If even one query is churning your disks, every single other query that has to take even one block from disk instead of cache, is going to stall. If you see an iowait of anything greater than 5%, you'll want to check further on the device that contains your database with iostat. My favorite use of this is 'iostat -dmx [device] 1' where [device] is the block device where your data files are, if your WAL is somewhere else.
And yeah, your shared_buffers are kinda on the lowish side. Your effective_cache_size is good, but you have a lot more room to increase PG-specific memory.

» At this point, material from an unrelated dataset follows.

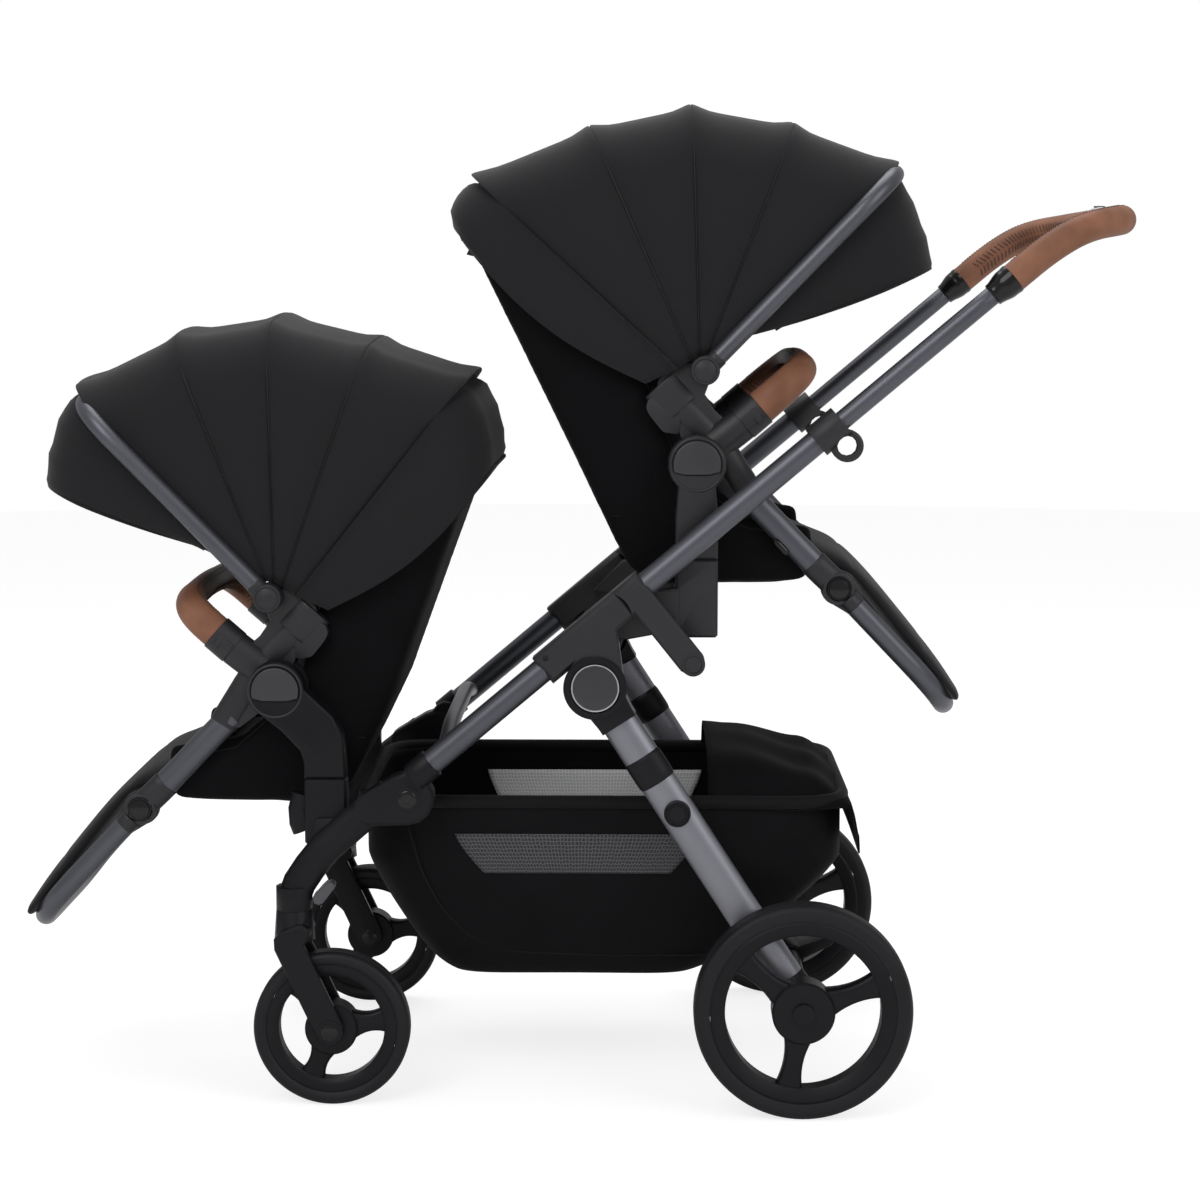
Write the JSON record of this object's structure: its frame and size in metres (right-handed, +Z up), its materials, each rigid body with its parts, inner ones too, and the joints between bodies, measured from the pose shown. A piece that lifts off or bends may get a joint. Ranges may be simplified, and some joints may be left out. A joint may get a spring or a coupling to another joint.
{
  "type": "convertible double stroller",
  "caption": "Tandem stroller with a folding hub frame, two facing seats with hoods, leg rests and bumper bars, swivel front wheels, a telescopic handle and a fabric basket.",
  "frame": {"origin": "On the ground below the middle of the whole outline.", "axes": "+Z up, the stroller drives towards -X, its left side is at -Y, and the push handle is at +X."},
  "size_m": [1.4364, 0.63, 1.2867],
  "materials": {
    "gunmetal": "gunmetal anodised tube",
    "black": "black moulded plastic",
    "cast": "black glass-filled plastic casting",
    "steel": "black painted steel",
    "tyre": "solid black tyre",
    "grey": "grey plastic",
    "silver": "pale silver plastic",
    "fabric": "black knitted fabric",
    "leather": "brown stitched leather",
    "bar": "brown leather over a bar"
  },
  "bodies": {
    "chassis": {"front_frame": "gunmetal", "basket_frame": "steel", "basket": "fabric", "hub_housing_left": "black", "hub_housing_right": "black", "front_leg_left": "cast", "front_leg_right": "cast", "upper_adapter_left": "black", "upper_adapter_right": "black", "lower_adapter_left": "black", "lower_adapter_right": "black"},
    "swivel_lock_left": {"swivel_lock_left": "grey"},
    "caster_left": {"caster_fork_left": "cast"},
    "front_wheel_left": {"front_tyre_left": "tyre", "front_rim_left": "black"},
    "swivel_lock_right": {"swivel_lock_right": "grey"},
    "caster_right": {"caster_fork_right": "cast"},
    "front_wheel_right": {"front_tyre_right": "tyre", "front_rim_right": "black"},
    "handle_frame": {"handle_tube_left": "gunmetal", "handle_tube_right": "gunmetal", "ring_clamp_left": "black", "ring_clamp_right": "black", "hinge_arm_left": "black", "hinge_arm_right": "black"},
    "push_handle": {"handle_bar": "gunmetal", "handle_grip": "leather"},
    "fold_trigger": {"fold_trigger": "silver"},
    "rear_legs": {"rear_leg_left": "gunmetal", "rear_leg_right": "gunmetal", "rear_axle": "steel"},
    "brake_pedal": {"brake_pedal": "black"},
    "rear_wheel_left": {"rear_tyre_left": "tyre", "rear_rim_left": "black"},
    "rear_wheel_right": {"rear_tyre_right": "tyre", "rear_rim_right": "black"},
    "upper_seat": {"upper_seat_frame": "gunmetal", "upper_seat_shell": "fabric", "upper_seat_pad": "fabric", "upper_hood_rear": "fabric"},
    "upper_bumper": {"upper_bumper_bar": "bar"},
    "upper_legrest": {"upper_legrest_frame": "gunmetal", "upper_legrest_pad": "fabric"},
    "upper_hood": {"upper_hood_front": "fabric", "upper_hood_bow": "gunmetal"},
    "upper_hood_mid": {"upper_hood_mid": "fabric"},
    "upper_button_left": {"upper_button_left": "black"},
    "upper_button_right": {"upper_button_right": "black"},
    "lower_seat": {"lower_seat_frame": "gunmetal", "lower_seat_shell": "fabric", "lower_seat_pad": "fabric", "lower_hood_rear": "fabric"},
    "lower_bumper": {"lower_bumper_bar": "bar"},
    "lower_legrest": {"lower_legrest_frame": "gunmetal", "lower_legrest_pad": "fabric"},
    "lower_hood": {"lower_hood_front": "fabric", "lower_hood_bow": "gunmetal"},
    "lower_hood_mid": {"lower_hood_mid": "fabric"},
    "lower_button_left": {"lower_button_left": "black"},
    "lower_button_right": {"lower_button_right": "black"}
  },
  "joints": [
    {"name": "handle_fold", "type": "hinge", "parent": "chassis", "child": "handle_frame", "pos_m": [0.04615, 0, 0.634], "axis": [0, -1, 0], "range_deg": [0, 100]},
    {"name": "rear_fold", "type": "hinge", "parent": "chassis", "child": "rear_legs", "pos_m": [0.03415, 0, 0.548], "axis": [0, 1, 0], "range_deg": [0, 30]},
    {"name": "handle_slide", "type": "slide", "parent": "handle_frame", "child": "push_handle", "axis": [0.7649, 0, 0.6441], "range_m": [-0.15, 0]},
    {"name": "fold_trigger_press", "type": "slide", "parent": "push_handle", "child": "fold_trigger", "axis": [0, 0, -1], "range_m": [0, 0.003], "stiffness_N_per_m": 400},
    {"name": "swivel_lock_left_turn", "type": "hinge", "parent": "chassis", "child": "swivel_lock_left", "pos_m": [-0.32105, -0.24, 0.27], "axis": [0, 1, 0], "range_deg": [0, 20]},
    {"name": "caster_left_swivel", "type": "hinge", "parent": "chassis", "child": "caster_left", "pos_m": [-0.35285, -0.24, 0.256], "axis": [0, 0, 1], "continuous": true},
    {"name": "front_wheel_left_spin", "type": "hinge", "parent": "caster_left", "child": "front_wheel_left", "pos_m": [-0.30585, -0.24, 0.101], "axis": [0, 1, 0], "continuous": true},
    {"name": "rear_wheel_left_spin", "type": "hinge", "parent": "rear_legs", "child": "rear_wheel_left", "pos_m": [0.29769, -0.29, 0.13906], "axis": [0, 1, 0], "continuous": true},
    {"name": "swivel_lock_right_turn", "type": "hinge", "parent": "chassis", "child": "swivel_lock_right", "pos_m": [-0.32105, 0.24, 0.27], "axis": [0, 1, 0], "range_deg": [0, 20]},
    {"name": "caster_right_swivel", "type": "hinge", "parent": "chassis", "child": "caster_right", "pos_m": [-0.35285, 0.24, 0.256], "axis": [0, 0, 1], "continuous": true},
    {"name": "front_wheel_right_spin", "type": "hinge", "parent": "caster_right", "child": "front_wheel_right", "pos_m": [-0.30585, 0.24, 0.101], "axis": [0, 1, 0], "continuous": true},
    {"name": "rear_wheel_right_spin", "type": "hinge", "parent": "rear_legs", "child": "rear_wheel_right", "pos_m": [0.29769, 0.29, 0.13906], "axis": [0, 1, 0], "continuous": true},
    {"name": "brake_pedal_press", "type": "hinge", "parent": "rear_legs", "child": "brake_pedal", "pos_m": [0.29769, 0, 0.13906], "axis": [0, 1, 0], "range_deg": [0, 15]},
    {"name": "upper_seat_tilt", "type": "hinge", "parent": "chassis", "child": "upper_seat", "pos_m": [0.16215, 0, 0.826], "axis": [0, -1, 0], "range_deg": [-10, 15]},
    {"name": "upper_legrest_turn", "type": "hinge", "parent": "upper_seat", "child": "upper_legrest", "pos_m": [0.34515, 0, 0.665], "axis": [0, -1, 0], "range_deg": [-20, 45]},
    {"name": "upper_hood_open", "type": "hinge", "parent": "upper_seat", "child": "upper_hood", "pos_m": [0.17215, 0, 0.944], "axis": [0, -1, 0], "range_deg": [0, 55]},
    {"name": "upper_hood_mid_open", "type": "hinge", "parent": "upper_seat", "child": "upper_hood_mid", "pos_m": [0.17215, 0, 0.944], "axis": [0, -1, 0], "range_deg": [0, 27.5]},
    {"name": "upper_bumper_slide", "type": "slide", "parent": "upper_seat", "child": "upper_bumper", "axis": [0.765, 0, 0.644], "range_m": [0, 0.03]},
    {"name": "upper_button_left_press", "type": "slide", "parent": "chassis", "child": "upper_button_left", "axis": [0, 1, 0], "range_m": [0, 0.003], "stiffness_N_per_m": 400},
    {"name": "upper_button_right_press", "type": "slide", "parent": "chassis", "child": "upper_button_right", "axis": [0, -1, 0], "range_m": [0, 0.003], "stiffness_N_per_m": 400},
    {"name": "lower_seat_tilt", "type": "hinge", "parent": "chassis", "child": "lower_seat", "pos_m": [-0.37585, 0, 0.536], "axis": [0, 1, 0], "range_deg": [-10, 8]},
    {"name": "lower_legrest_turn", "type": "hinge", "parent": "lower_seat", "child": "lower_legrest", "pos_m": [-0.55885, 0, 0.375], "axis": [0, 1, 0], "range_deg": [-20, 45]},
    {"name": "lower_hood_open", "type": "hinge", "parent": "lower_seat", "child": "lower_hood", "pos_m": [-0.38585, 0, 0.654], "axis": [0, 1, 0], "range_deg": [0, 55]},
    {"name": "lower_hood_mid_open", "type": "hinge", "parent": "lower_seat", "child": "lower_hood_mid", "pos_m": [-0.38585, 0, 0.654], "axis": [0, 1, 0], "range_deg": [0, 27.5]},
    {"name": "lower_bumper_slide", "type": "slide", "parent": "lower_seat", "child": "lower_bumper", "axis": [-0.765, 0, 0.644], "range_m": [0, 0.03]},
    {"name": "lower_button_left_press", "type": "slide", "parent": "chassis", "child": "lower_button_left", "axis": [0, 1, 0], "range_m": [0, 0.003], "stiffness_N_per_m": 400},
    {"name": "lower_button_right_press", "type": "slide", "parent": "chassis", "child": "lower_button_right", "axis": [0, -1, 0], "range_m": [0, 0.003], "stiffness_N_per_m": 400}
  ],
  "couplings": [
    {"joint": "rear_fold", "follows": "handle_fold", "ratio": 0.3},
    {"joint": "upper_hood_mid_open", "follows": "upper_hood_open", "ratio": 0.5},
    {"joint": "lower_hood_mid_open", "follows": "lower_hood_open", "ratio": 0.5}
  ]
}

Worse however, is your checkpoints. Lord. Increase checkpoint_segments to *at least* 20, and increase your checkpoint_completion_target to 0.7 or 0.8. Check your logs for checkpoint warnings, and I'll bet it's constantly complaining about increasing your checkpoint segments. Every checkpoint not started by the scheduled system risks a checkpoint spike, which can flood your system with IO regardless of which queries are running. That kind of IO storm will ruin your performance, and with only 3 checkpoint segments on a busy database, are probably happening constantly.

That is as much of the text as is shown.